Ensuring cloud security is multifaceted. Stakeholders have to pay attention to whether data is encrypted or not, where it is stored (each nation may have its own applicable regulations), who takes responsibility for implementing the mechanisms that protect it and what happens if it is compromised in a breach.
Following last summer's revelations of the extent of the U.S. National Security Agency's surveillance programs, the cloud security conversation shifted to location. Enterprises became newly aware of the dangers of sending data to cloud infrastructure that could be under the watch of intelligence agencies.
Countries such as Brazil went so far as to propose siloed national Internet infrastructure that would bypass U.S. servers and theoretically block spying. But how well-grounded are such actions? Could organizations be focusing their energies on more pressing aspects of cloud security?
Fixation on where cloud data is stored may be counterproductive
One of the chief benefits of the cloud is the ability to obtain compute, storage and networking resources, or even fully-featured software solutions, via virtually any machine with an Internet connection. Naturally, enterprises have taken advantage of this perk by setting up remote teams or sharing materials with teams in other countries. Large companies such as The Weather Channel have at times turned to outsourced contractors that can provide experience and expertise at lower expense than in-house personnel.
However, such arrangements reveal possible inconsistencies in prevailing enterprise attitudes about cloud security. While organizations are concerned about where data is stored, they seem OK with making critical assets available to workers all over the world.
"The irony is that most of these organizations will be using outsourced development teams in India, who probably have access to live production instances and have access to all the data anyway," stated Don Smith, technical lead for Dell's EMEA information security outfit, according to ZDNet. "They're very happy for their data to be flowing to the US. They're mature about it … They are far more comfortable with being secure and getting good services than they are with a fallacious argument about where their data flows to."
In this way, focusing too intently on where data resides could take enterprises' eyes off the ball, causing them to overlook specific security features as they worry generally about surveillance. That's not to say that being concerned about data security and privacy is wrong, only that protecting information in the cloud requires more than just sending it to a server in Finland or Germany rather than one in the U.S. Enterprises also must look at:
- Who owns the encryption keys, and where are they? This is the real location issue. Encryption is one of the most powerful security tools at companies' disposal, but key management is still a major operational hurdle. Ponemon Institute's 2013 Global Encryption Trends Study found that 30 percent of organizations rated the handling of keys and certificates as a nine or 10 on a scale of 1-10, with 10 being the most difficult.
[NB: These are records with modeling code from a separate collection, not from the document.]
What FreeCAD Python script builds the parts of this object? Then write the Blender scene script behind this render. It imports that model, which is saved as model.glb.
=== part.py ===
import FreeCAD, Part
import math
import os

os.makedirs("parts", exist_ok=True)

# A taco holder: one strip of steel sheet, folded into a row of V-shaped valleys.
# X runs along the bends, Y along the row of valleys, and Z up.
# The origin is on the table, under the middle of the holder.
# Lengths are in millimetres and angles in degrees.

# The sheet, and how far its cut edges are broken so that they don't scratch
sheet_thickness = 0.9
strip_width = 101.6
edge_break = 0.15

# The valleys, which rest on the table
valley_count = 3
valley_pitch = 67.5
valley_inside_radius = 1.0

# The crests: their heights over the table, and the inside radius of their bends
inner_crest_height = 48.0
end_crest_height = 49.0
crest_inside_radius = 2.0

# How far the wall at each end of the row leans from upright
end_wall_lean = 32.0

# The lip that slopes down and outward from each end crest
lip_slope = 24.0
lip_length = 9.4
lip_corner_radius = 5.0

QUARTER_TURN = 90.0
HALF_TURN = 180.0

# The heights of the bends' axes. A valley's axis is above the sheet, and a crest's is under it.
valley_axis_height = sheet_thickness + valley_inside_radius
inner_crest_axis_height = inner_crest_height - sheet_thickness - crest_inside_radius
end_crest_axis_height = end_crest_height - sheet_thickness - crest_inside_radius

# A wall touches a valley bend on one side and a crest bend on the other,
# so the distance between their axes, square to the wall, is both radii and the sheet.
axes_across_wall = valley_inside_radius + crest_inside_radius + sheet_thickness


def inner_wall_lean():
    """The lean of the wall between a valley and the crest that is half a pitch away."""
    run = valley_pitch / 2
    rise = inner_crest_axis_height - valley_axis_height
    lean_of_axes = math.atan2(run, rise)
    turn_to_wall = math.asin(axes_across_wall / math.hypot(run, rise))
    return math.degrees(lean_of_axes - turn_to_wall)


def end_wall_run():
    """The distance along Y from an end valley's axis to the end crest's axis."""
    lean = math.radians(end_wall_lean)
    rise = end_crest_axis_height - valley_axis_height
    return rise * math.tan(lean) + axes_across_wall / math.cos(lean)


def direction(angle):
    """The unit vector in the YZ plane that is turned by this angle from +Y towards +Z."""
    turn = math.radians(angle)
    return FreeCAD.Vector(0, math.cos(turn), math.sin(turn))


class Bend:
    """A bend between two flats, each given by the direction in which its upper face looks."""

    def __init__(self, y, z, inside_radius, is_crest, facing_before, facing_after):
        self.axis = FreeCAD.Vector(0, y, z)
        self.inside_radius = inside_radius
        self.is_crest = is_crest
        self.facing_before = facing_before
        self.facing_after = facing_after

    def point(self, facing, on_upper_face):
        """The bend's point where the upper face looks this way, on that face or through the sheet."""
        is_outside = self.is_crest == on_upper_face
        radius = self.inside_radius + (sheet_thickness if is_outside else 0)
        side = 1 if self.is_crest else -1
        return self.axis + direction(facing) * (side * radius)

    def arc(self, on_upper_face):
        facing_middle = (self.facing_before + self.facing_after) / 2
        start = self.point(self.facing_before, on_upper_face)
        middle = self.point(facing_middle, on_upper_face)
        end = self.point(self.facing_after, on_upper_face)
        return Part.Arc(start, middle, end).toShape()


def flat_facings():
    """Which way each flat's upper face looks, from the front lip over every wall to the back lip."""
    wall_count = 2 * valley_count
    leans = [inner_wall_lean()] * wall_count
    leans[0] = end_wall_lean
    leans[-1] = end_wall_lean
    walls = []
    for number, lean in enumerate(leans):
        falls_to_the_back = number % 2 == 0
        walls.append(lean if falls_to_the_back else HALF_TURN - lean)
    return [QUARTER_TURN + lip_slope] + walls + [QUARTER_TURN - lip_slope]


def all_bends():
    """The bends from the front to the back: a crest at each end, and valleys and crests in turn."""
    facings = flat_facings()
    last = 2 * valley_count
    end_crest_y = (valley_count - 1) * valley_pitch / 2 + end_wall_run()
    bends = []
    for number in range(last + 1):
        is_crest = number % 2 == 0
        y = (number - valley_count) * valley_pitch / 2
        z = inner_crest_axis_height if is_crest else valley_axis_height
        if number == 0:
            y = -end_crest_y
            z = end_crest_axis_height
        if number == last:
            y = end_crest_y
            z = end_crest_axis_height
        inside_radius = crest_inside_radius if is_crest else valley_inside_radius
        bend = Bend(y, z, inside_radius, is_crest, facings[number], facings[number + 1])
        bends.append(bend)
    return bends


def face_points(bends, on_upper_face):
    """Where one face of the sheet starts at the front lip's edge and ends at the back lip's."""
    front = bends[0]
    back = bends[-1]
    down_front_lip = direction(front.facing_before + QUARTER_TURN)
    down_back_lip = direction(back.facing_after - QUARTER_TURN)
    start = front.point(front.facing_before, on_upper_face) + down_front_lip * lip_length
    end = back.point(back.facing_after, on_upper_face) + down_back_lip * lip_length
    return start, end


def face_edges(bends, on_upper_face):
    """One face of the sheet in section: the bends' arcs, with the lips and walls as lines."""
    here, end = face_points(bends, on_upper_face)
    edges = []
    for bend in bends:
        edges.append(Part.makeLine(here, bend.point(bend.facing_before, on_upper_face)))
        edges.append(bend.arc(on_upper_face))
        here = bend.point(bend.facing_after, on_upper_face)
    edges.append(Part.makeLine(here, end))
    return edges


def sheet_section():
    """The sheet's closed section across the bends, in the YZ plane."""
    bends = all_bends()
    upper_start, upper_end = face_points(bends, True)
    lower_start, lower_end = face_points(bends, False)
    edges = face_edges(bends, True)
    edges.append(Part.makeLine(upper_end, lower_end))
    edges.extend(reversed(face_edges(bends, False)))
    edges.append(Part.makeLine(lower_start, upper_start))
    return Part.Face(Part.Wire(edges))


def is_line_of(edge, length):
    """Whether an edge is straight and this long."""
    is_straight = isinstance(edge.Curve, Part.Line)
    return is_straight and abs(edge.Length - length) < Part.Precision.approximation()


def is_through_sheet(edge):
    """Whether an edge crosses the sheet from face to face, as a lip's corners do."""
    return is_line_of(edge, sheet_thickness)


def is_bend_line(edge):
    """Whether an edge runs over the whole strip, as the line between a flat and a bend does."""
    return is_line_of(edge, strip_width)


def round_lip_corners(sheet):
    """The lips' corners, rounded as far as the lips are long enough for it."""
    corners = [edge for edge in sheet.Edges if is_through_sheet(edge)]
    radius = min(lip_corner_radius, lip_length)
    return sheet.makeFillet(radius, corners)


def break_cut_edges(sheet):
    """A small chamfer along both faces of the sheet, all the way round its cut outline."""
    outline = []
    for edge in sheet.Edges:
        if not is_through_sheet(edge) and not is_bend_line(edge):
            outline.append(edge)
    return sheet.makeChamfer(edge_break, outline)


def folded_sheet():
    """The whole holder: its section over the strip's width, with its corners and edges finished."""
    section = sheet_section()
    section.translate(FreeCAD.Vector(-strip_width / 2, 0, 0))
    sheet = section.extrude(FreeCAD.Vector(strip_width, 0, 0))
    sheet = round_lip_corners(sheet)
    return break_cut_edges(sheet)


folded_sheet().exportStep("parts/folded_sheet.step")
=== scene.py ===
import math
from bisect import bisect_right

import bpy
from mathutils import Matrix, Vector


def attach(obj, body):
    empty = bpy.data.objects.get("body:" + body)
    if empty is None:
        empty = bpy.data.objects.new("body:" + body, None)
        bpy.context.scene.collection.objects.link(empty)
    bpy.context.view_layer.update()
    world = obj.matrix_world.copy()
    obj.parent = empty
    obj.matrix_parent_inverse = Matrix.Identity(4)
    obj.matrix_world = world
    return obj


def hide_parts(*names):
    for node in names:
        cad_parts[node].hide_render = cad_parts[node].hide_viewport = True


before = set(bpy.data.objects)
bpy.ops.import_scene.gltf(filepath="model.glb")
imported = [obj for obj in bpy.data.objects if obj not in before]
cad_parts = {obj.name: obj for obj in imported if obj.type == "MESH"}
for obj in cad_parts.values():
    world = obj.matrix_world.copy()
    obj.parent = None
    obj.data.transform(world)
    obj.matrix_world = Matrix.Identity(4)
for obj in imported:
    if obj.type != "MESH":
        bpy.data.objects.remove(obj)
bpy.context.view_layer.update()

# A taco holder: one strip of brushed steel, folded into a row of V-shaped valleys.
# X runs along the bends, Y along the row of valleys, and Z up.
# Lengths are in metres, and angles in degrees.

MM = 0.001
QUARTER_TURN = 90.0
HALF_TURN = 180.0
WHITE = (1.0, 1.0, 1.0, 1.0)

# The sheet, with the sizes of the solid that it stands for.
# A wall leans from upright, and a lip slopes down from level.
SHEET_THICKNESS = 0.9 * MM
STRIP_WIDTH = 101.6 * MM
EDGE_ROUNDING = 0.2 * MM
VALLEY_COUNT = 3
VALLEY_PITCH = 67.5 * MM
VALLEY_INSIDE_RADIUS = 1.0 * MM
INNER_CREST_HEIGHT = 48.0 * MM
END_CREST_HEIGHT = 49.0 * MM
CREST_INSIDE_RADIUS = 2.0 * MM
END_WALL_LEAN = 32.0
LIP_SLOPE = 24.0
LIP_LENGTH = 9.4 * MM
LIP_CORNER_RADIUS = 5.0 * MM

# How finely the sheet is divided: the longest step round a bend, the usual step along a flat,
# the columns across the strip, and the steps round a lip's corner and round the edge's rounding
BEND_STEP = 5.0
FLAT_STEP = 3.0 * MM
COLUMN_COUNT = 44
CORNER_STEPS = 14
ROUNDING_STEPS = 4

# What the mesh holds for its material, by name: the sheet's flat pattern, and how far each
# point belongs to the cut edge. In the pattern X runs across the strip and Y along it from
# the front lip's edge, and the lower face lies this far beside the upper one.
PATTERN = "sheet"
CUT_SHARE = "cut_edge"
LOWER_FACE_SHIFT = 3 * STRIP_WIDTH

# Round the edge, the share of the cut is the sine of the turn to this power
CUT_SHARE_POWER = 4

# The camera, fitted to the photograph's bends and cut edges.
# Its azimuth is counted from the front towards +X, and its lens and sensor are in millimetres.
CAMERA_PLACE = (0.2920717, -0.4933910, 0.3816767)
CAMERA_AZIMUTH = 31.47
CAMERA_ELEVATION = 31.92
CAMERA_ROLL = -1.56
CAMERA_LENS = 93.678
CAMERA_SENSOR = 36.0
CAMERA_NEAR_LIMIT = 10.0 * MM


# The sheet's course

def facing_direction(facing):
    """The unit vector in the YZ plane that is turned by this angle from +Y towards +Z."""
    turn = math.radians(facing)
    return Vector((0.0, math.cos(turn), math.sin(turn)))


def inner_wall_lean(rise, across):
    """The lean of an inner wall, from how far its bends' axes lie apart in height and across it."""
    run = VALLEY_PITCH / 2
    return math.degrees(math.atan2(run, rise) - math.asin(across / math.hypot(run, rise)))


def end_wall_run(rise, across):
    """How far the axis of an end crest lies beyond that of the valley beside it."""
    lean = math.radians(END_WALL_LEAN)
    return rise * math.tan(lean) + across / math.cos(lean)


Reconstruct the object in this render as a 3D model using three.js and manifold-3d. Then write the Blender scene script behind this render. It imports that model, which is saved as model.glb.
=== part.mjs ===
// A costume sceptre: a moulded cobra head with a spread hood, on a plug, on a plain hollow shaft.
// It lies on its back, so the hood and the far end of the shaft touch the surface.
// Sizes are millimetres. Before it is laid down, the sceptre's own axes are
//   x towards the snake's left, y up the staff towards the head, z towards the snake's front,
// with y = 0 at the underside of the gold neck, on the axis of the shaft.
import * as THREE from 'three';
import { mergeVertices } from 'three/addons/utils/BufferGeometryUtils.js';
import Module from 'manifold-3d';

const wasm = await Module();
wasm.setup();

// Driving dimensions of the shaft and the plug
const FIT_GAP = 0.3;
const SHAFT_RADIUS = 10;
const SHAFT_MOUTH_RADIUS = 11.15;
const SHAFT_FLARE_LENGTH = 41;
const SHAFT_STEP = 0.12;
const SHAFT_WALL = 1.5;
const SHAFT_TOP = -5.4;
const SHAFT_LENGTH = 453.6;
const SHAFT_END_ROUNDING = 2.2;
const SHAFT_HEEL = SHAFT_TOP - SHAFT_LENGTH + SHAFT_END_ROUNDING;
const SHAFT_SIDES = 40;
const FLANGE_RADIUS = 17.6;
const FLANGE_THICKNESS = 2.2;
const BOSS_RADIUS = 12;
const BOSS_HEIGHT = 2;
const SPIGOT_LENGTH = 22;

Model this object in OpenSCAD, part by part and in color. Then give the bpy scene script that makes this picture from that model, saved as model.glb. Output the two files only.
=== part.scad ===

- While it's easy to be wary of government agencies, enterprises also have to be mindful of cloud service providers. Service-level agreements aren't always well-designed and may leave the provider too much wiggle room when it comes to security obligations and stewardship of data.
- Software-as-service still accounts for the bulk of all cloud spending, with IDC projecting that the majority of all IT spending on cloud services in 2013 went toward SaaS. Going forward, the mix of SaaS, IaaS and PaaS is expected to remain mostly the same, and SaaS applications are also a big part of shadow IT (the use of cloud services not approved by the IT department). Companies have to consider mechanisms such as application gateways to keep tabs on traffic levels and risk profiles.
Are security concerns an excuse for not overhauling IT?
The cloud is no longer the exclusive domain of small startups that are looking to grow without having to manage their own infrastructure. Many of the world's largest banks, airlines and retailers are all heavily invested in the cloud, and in a way cloud computing is not that far a leap from the hosted services and colocation facilities that they have been utilizing for years.
Speaking at Light Reading's Big Telecom Event, Verizon Terremark CTO John Considine argued that cloud security concerns, while often legitimate, are nevertheless overused as excuses not to update and replace legacy IT systems. Enterprises may think that they have to take an all or nothing approach to cloud – which can seem risky – when in fact hybrid infrastructure is becoming increasingly common as a means of balancing on-premises and remotely hosted resources.
Security will always be a key consideration for anything that IT doesn't directly control. Still, the evolution of cloud computing gives enterprises more options than ever for ensuring that everything is in the right place and protected by the proper measures.